Sophie

Sophie

distrib > Scientific%20Linux > 5x > x86_64 > by-pkgid > 27922b4260f65d317aabda37e42bbbff > files > 476

kernel-2.6.18-238.el5.src.rpm

Date: Thu, 02 Nov 2006 12:20:22 -0500
From: Kei Tokunaga <ktokunag@redhat.com>
Subject: [RHEL5 PATCH] ACPI based CPU hotplug doesn't work after trying to
 BSP offline

BZ213324
https://bugzilla.redhat.com/bugzilla/show_bug.cgi?id=213324

Offline operation of any cpus hangups once an offline
operation of BSP is run.

The offline operation of BSP fails, which is a expected
behavior today.  The operation acquires workqueue_mutex,
but never releases it, which causes the hangups.

The correct sequence of _cpu_down() is like follow from
the operation of workqueue_mutex point of view.

  1) _cpu_down() calls workqueue_cpu_callback() via
     blocking_notifier_call_chain(CPU_DOWN_PREPARE) and
     acquires workqueue_mutex in the function.

  2) If the operation completes successfully, _cpu_down()
     calls workqueue_cpu_callback() via 
     blocking_notifier_call_chain(CPU_DEAD)
     and releases the workqueue_mutex.

     If the operation fails, _cpu_down() calls workqueue_cpu_callback()
     via blocking_notifier_call_chain(CPU_DOWN_FAILED) and
     releases the workqueue_mutex.

The failure case, however, doesn't work that way.  _cpu_down()
doesn't call blocking_notifier_call_chain() today, that
is the workqueue_mutex is never released.  The patch fixes that.

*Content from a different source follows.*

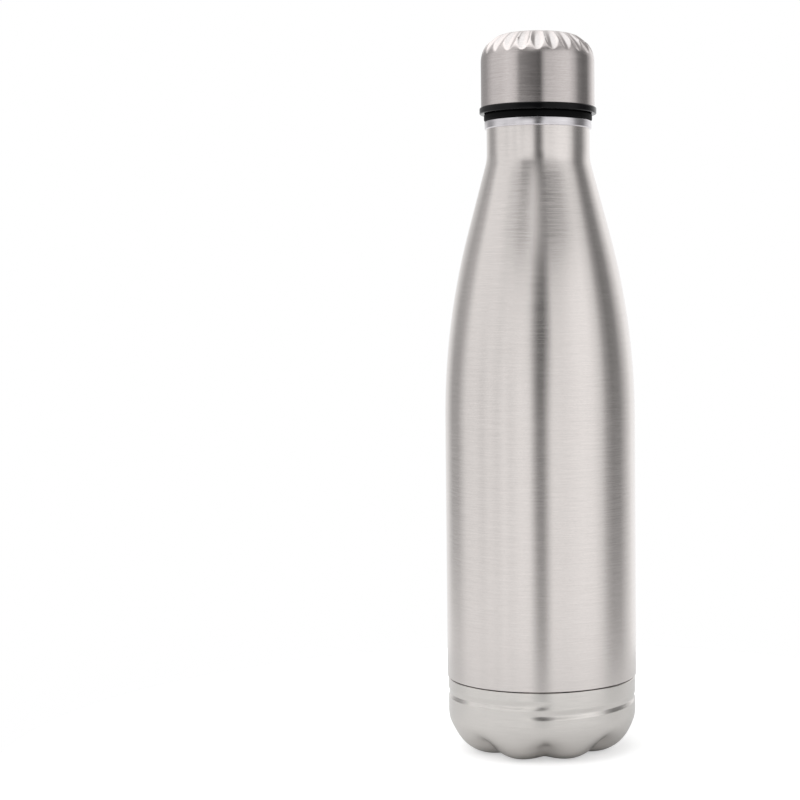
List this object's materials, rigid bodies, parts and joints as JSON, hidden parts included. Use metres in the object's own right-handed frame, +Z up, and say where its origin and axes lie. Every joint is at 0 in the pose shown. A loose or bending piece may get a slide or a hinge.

I verified that the patch works all right on -2.6.18-1.2740.el5
on my box.

The patch in upstream from 2.6.19-rc4.

Thanks,
Kei

---

 linux-2.6.18-1.2740.el5-kei/kernel/cpu.c |   12 ++++++------
 1 file changed, 6 insertions(+), 6 deletions(-)

diff -puN kernel/cpu.c~bz213324-fix-cpuhp kernel/cpu.c
--- linux-2.6.18-1.2740.el5/kernel/cpu.c~bz213324-fix-cpuhp	2006-11-02 11:40:10.000000000 -0500
+++ linux-2.6.18-1.2740.el5-kei/kernel/cpu.c	2006-11-02 11:40:10.000000000 -0500
@@ -144,18 +144,18 @@ static int _cpu_down(unsigned int cpu)
 	p = __stop_machine_run(take_cpu_down, NULL, cpu);
 	mutex_unlock(&cpu_bitmask_lock);
 
-	if (IS_ERR(p)) {
+	if (IS_ERR(p) || cpu_online(cpu)) {
 		/* CPU didn't die: tell everyone.  Can't complain. */
 		if (blocking_notifier_call_chain(&cpu_chain, CPU_DOWN_FAILED,
 				(void *)(long)cpu) == NOTIFY_BAD)
 			BUG();
 
-		err = PTR_ERR(p);
-		goto out_allowed;
-	}
-
-	if (cpu_online(cpu))
+		if (IS_ERR(p)) {
+			err = PTR_ERR(p);
+			goto out_allowed;
+		}
 		goto out_thread;
+	}
 
 	/* Wait for it to sleep (leaving idle task). */
 	while (!idle_cpu(cpu))

_